Hilary also gave the audience a brief contextual account, gleaned from her many research travels in the China of today, of the world that Pearl had inhabited and just how it has changed.  Pearl was always a passionate advocate of China, knowing the rural lifestyle from within, and foresaw it becoming a 'superpower' as early as 1925.  A pity, then, that she was regarded with some suspicion in the America to which she had to return in 1934 and which ignored her observations.   She was to become a Public Enemy in China, after the Cultural Revolution, where it was considered her frankness in writing about sexual mores and grinding, brutal poverty was unacceptable.  She was also outside the norm in an America that first rewarded her with a Pulitzer prize for her most famous novel The Good Earth, awarded her the Nobel prize for Literature and then put her under FBI surveillance for her advocacy of China.  Good, then, that in modern China there are now 'shrines' marking the places where she once lived.  There is still some ambivalence towards her in official circles but it is clear that her record of life during the early part of the 20th century is, quite simply, a unique record that could only have been written by the sharply-perceptive bilingual author who lived in two worlds.

In the end, Hilary felt, Pearl had cared more about her campaigning - for many causes unpopular at the time, including women, blacks, minorities, children - than fine writing.  Although she could have been a first-class writer she used her writing to explore the real lives of ordinary people - and became rich in fandom and finances in the process.  “I am an American by birth and by ancestry … but my earliest knowledge of story, of how to tell and write stories, came to me in China.” 

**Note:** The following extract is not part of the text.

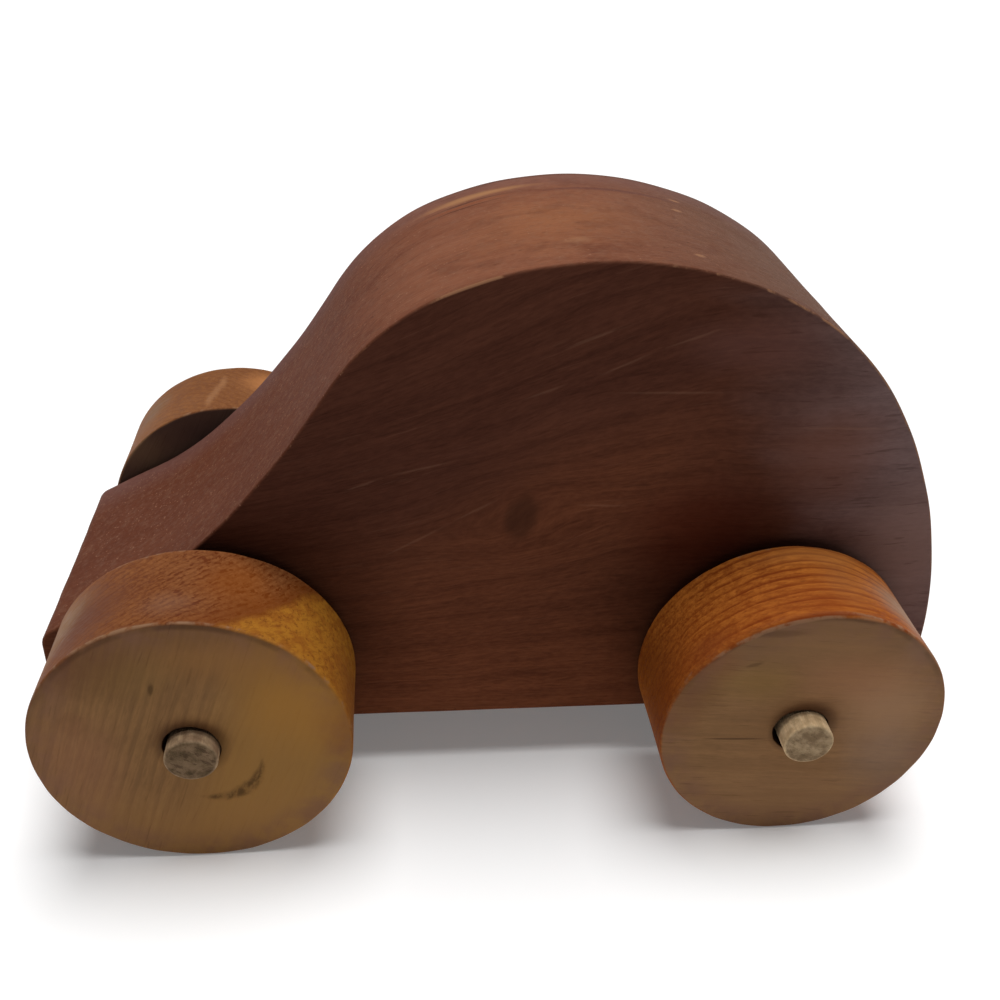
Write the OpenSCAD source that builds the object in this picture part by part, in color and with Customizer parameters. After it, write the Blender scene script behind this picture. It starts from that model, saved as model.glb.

Pearl's writing style, immediate and vivid, was exactly mirrored by Hilary's prose in her biography and in her presentation; pacy, colourful, full of anecdote and brio, expertly built on the record of evidence that Pearl's many books and articles left us. The audience were treated to a real insight (I was going to say 'pearls of wisdom' but thought better of it) into the commitment a writer needs to illuminate the lives of others.  Pearl and Hilary both.